_Given instruction_. Starting at the line that contains "What bpy script", reproduce each line exactly up to and including the line that contains "from mathutils import Matrix, Vector". Reproduce nothing else.

.....

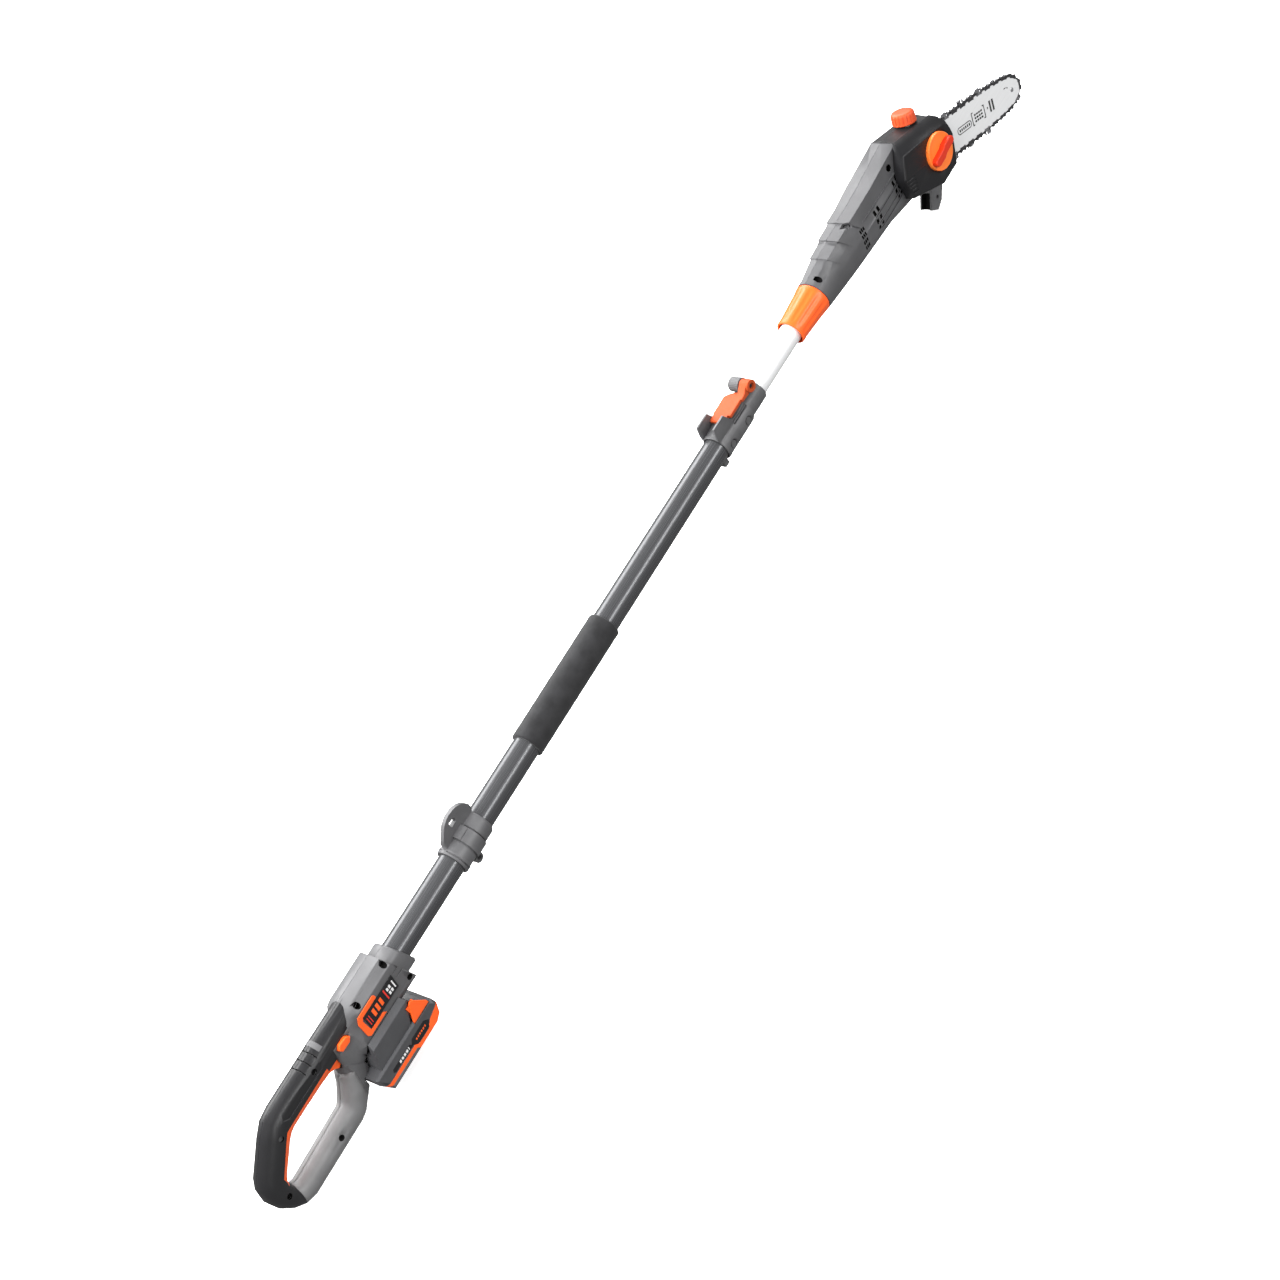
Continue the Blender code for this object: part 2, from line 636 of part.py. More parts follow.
cut(band_ring, rod("Y", (-340.0, -24.6), 3.2, -12.0, -4.0, count=16),
    rod("Y", (-340.0, -24.6), 1.7, -12.0, 6.5, count=12))
finish("strap_clamp_band", band_ring, bracket_paint)
screw("strap_screw", -340.0, -24.6, -7.4, 6.2, head_r=2.9)

# clamp that locks the two tubes: collar, cam lever, pin and barrel
collar = turned_ring([(275.5, 17.7), (275.5, 19.6), (277.5, 20.6), (281.0, 20.6), (282.0, 20.2),
                      (338.0, 20.2), (344.0, 17.8), (378.5, 17.8), (382.0, 16.4), (382.0, 15.25),
                      (OUTER_X[1] + GAP, 15.25), (OUTER_X[1] + GAP, 17.7)], count=40)
guard_side = [(275.5, 14.0), (275.5, 22.0), (279.0, 35.0), (303.0, 35.0), (309.5, 20.0),
              (309.5, 14.0)]
for side in (-1.0, 1.0):
    guard = prism(guard_side, "Y", side * 12.4, side * 15.4)
    cut(guard, rod("X", (0.0, 0.0), 18.6, 260.0, 330.0, count=40))
    join(collar, guard)
ear = box((267.5, 276.5), (-6.0, 4.0), (-26.5, -19.2))
join(collar, ear)
for x in (290.0, 329.0):
    cut(collar, rod("Y", (x, -4.0), 6.2, -30.0, -18.9, count=24))
cut(collar, prism([(308.5, -16.2), (340.5, -16.2), (340.5, -12.4), (308.5, -12.4)], "Z", 13.0, 14.6))
lug = box((352.5, 368.5), (-5.6, 10.0), (16.9, 17.9))
join(collar, lug)
finish("latch_collar", collar, bracket_paint)

LEVER_SIDE = [(299.5, 21.2), (299.5, 24.0), (302.0, 25.6), (334.0, 26.4), (344.0, 27.6), (350.0, 30.4),
              (353.0, 33.0), (353.0, 21.6), (348.0, 20.8)]
lever = prism(LEVER_SIDE, "Y", -16.4, 13.8)
cut(lever, box((290.0, 311.0), (-30.0, -11.9), (10.0, 40.0)),
    box((290.0, 311.0), (11.9, 30.0), (10.0, 40.0)),
    box((350.0, 380.0), (-6.6, 30.0), (10.0, 60.0)))
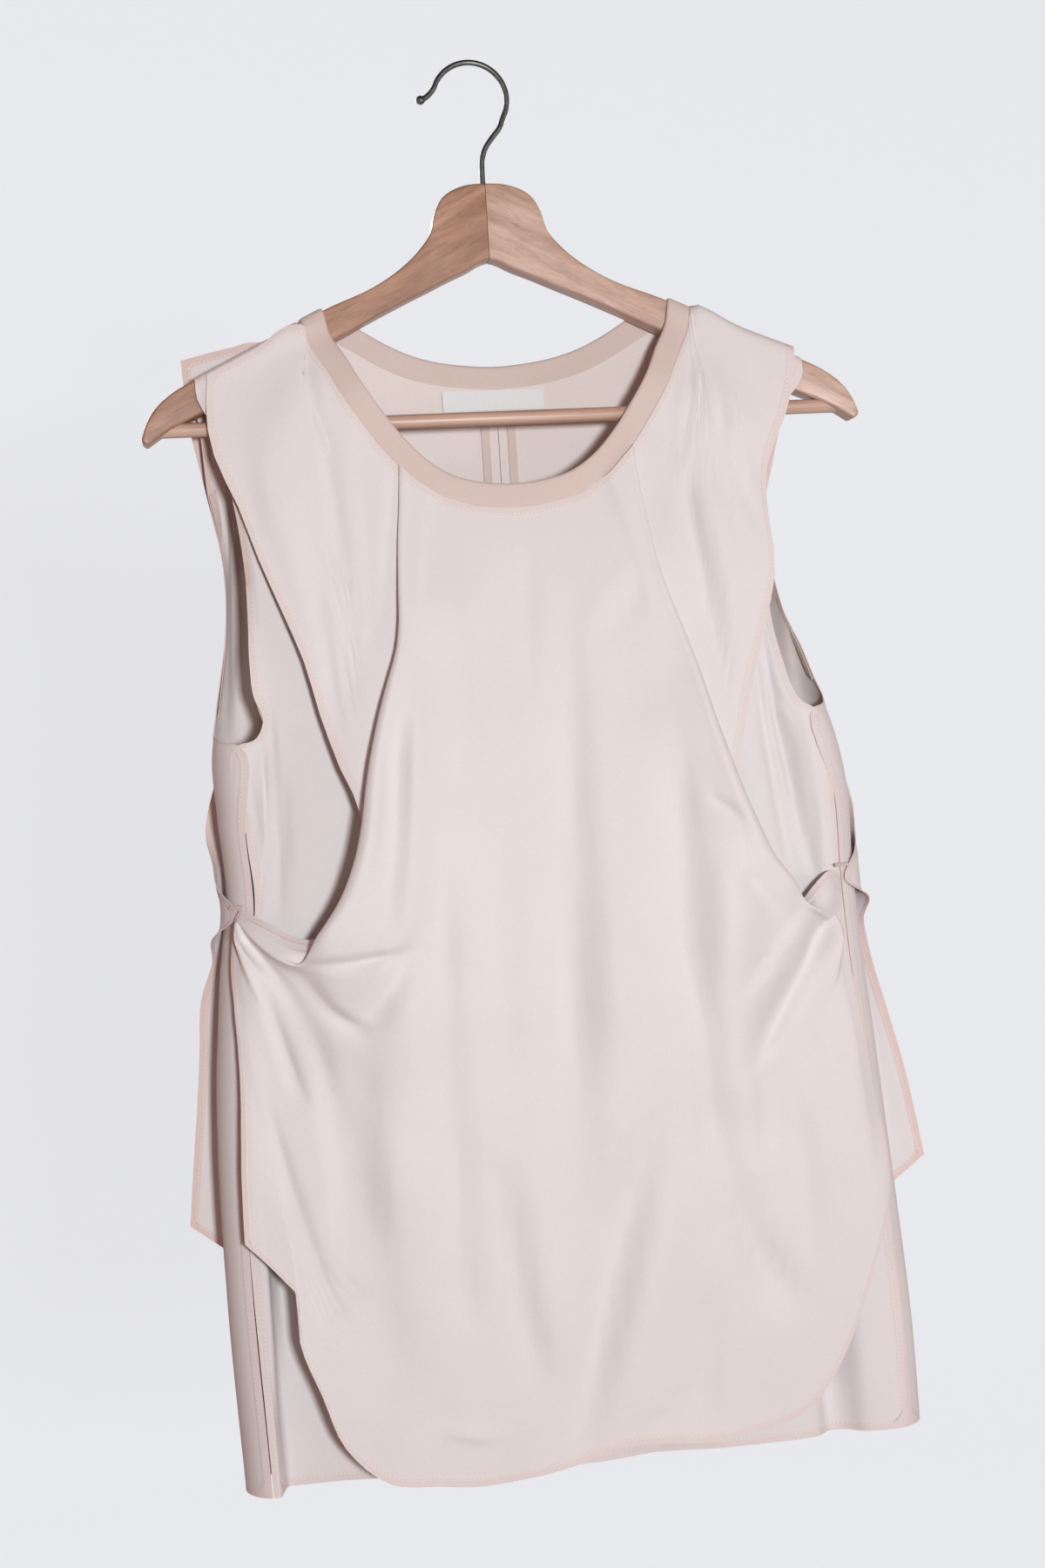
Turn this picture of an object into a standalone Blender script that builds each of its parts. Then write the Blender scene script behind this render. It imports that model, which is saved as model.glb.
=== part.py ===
"""Layered sleeveless top hanging on a wooden hanger.

Sizes are in millimetres and become metres when a mesh is made. X runs to the right as seen from the front, Y runs
away from the viewer, Z is up. Garment and hanger are laid out about the hanger's middle, and to_metres then puts
the origin where the inside of the hook touches what it hangs on.
"""
import math
from collections import namedtuple

import bmesh
import bpy
import numpy as np

MM = 0.001
GAP = 0.3            # space kept between pieces that touch
WALL = 1.0           # cloth wall
LAYER = WALL + GAP   # from the middle of one cloth to the middle of the next

# Hanger: two flat halves swept forward, a round bar between the tips and a wire hook
BOARD = 15.0                            # thickness of a half, front to back
SWEEP = math.tan(math.radians(9))       # forward travel of an arm for each mm outward
ARM_SLOPE = 0.521                       # fall of an arm's top edge for each mm outward
ARM_START = 100.0                       # where that straight top edge begins
ARM_START_TOP = -149.5
BAR_RADIUS = 4.3
BAR_HEIGHT = -220.8
BAR_REACH = 206.0
WIRE_RADIUS = 1.7
HOOK_RADIUS = 22.7                      # middle line of the hook's bend
HOOK_OFFSET = 4.7                       # the stem stands this far right of the hook's crown
STEM_FOOT = -97.5

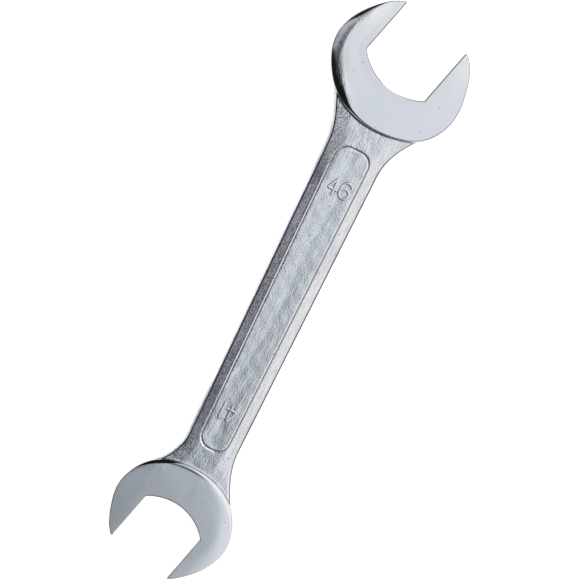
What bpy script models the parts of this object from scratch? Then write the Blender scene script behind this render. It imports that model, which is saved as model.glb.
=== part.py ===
"""Double open-ended wrench for 46 mm and 41 mm nuts, modelled as the one drop forging that it is.

The shank lies along X with its small head at -X, its large head at +X and the parting plane level.
The finished wrench lies flat on Z = 0 with the centre of its outline over the origin.
Every shape is worked out in a head's outward frame: x runs from mid-shank to that head, y to its left.
"""

import math
from dataclasses import dataclass

import bmesh
import bpy
import numpy as np
from mathutils import Matrix, Vector

# Jaws: the widths across flats are the sizes of the nuts that they take
LARGE_JAW_WIDTH = 0.046
SMALL_JAW_WIDTH = 0.041
JAW_TURN = math.radians(-15)
JAW_CHAMFER = 0.0004

# Where the jaws lie: seat to seat along the shank, and how far a seat lies to the right of its centre line
SEAT_DISTANCE = 0.29255
SEAT_OFFSET = 0.0015

# Throats: radius, depth behind the seat, and how far the arc's centre lies to the left of the jaw's axis
LARGE_THROAT_RADIUS = 0.0352
LARGE_THROAT_DEPTH = 0.0087
LARGE_THROAT_SHIFT = -0.0007
SMALL_THROAT_RADIUS = 0.0306
SMALL_THROAT_DEPTH = 0.0078
SMALL_THROAT_SHIFT = 0.0009

# Heads: full thickness, the band left along the parting line, and the ground roll of the rim
HEAD_THICKNESS = 0.015
HEAD_EDGE_THICKNESS = 0.005
RIM_WALL_RUN = 0.0009
RIM_ROLL_DROP = 0.0015
JAW_ROLL_WIDTH = 0.005
STEP_ROLL_WIDTH = 0.0012

# Shank: widths where its straight edges would reach the seats, and thicknesses across ridge, side and edge
SHANK_WIDTH_AT_LARGE_SEAT = 0.0381
SHANK_WIDTH_AT_SMALL_SEAT = 0.0313
SHANK_THICKNESS = 0.011
SHANK_SIDE_THICKNESS = 0.0068
SHANK_EDGE_THICKNESS = 0.004
SIDE_RUN = 0.0012
FLANK_WIDTH = 0.0055
FLANK_WIDTH_AT_HEAD = 0.0085

# Necks: how long each edge takes to flare out to its head, and its slope where it meets the rim
LARGE_LEFT_FLARE_LENGTH = 0.031
LARGE_RIGHT_FLARE_LENGTH = 0.0285
SMALL_LEFT_FLARE_LENGTH = 0.031
SMALL_RIGHT_FLARE_LENGTH = 0.024
LARGE_LEFT_FLARE_SLOPE = math.tan(math.radians(26))
LARGE_RIGHT_FLARE_SLOPE = math.tan(math.radians(38))
SMALL_LEFT_FLARE_SLOPE = math.tan(math.radians(29))
SMALL_RIGHT_FLARE_SLOPE = math.tan(math.radians(41))

# Sunk panel on each face: its ends lie this far short of the seats
PANEL_SETBACK_AT_LARGE = 0.0496
PANEL_SETBACK_AT_SMALL = 0.0452
PANEL_LAND_WIDTH = 0.0005
PANEL_DEPTH = 0.0009
PANEL_DISH = 0.0005
PANEL_WALL_RUN = 0.0012
PANEL_CORNER_RADIUS = 0.0085

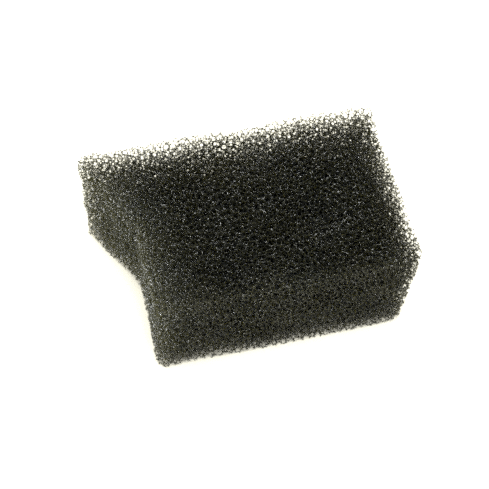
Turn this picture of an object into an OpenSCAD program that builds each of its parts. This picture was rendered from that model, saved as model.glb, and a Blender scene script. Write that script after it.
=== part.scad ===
// Foam air filter element for a small engine: one block of open-cell foam, cut from a slab.
// It lies on its underside with its long back face along +X.
// The right end is square. The left end reaches furthest at the back corner, slants in, and
// then runs straight to the front face, so that the block clears a step in its housing.
// Millimetres, +Z up, origin at the centre of the bounding box's underside.

/* [Foam block] */
// Overall length, along the back face
block_length = 70; // [55:0.5:90]
// Depth from the back face to the front face
block_depth = 42.7; // [34:0.1:50]
// Thickness of the slab that the block is cut from
block_height = 31; // [20:0.5:45]

/* [Set-back end] */
// How far the straight part is set back from the point where the slant would meet the back face
setback = 11.6; // [4:0.1:15]
// Length of the straight part, measured from the front face
straight_run = 22.2; // [15:0.1:28]

/* [Cut corners] */
// Radius of the upright outer corners, as the cutting die leaves them
corner_radius = 2.5; // [0.5:0.1:3]
// Radius of the hollow corner between the slanted and the straight part
hollow_radius = 8; // [1:0.5:10]

/* [Hidden] */
$fn = 96;

front_y = -block_depth / 2;
back_y = block_depth / 2;
right_x = block_length / 2;
bend_y = front_y + straight_run;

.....

_Correct result_.
What bpy script models the parts of this object from scratch? Then write the Blender scene script behind this render. It imports that model, which is saved as model.glb.
=== part.py ===
"""Double open-ended wrench for 46 mm and 41 mm nuts, modelled as the one drop forging that it is.

The shank lies along X with its small head at -X, its large head at +X and the parting plane level.
The finished wrench lies flat on Z = 0 with the centre of its outline over the origin.
Every shape is worked out in a head's outward frame: x runs from mid-shank to that head, y to its left.
"""

import math
from dataclasses import dataclass

import bmesh
import bpy
import numpy as np
from mathutils import Matrix, Vector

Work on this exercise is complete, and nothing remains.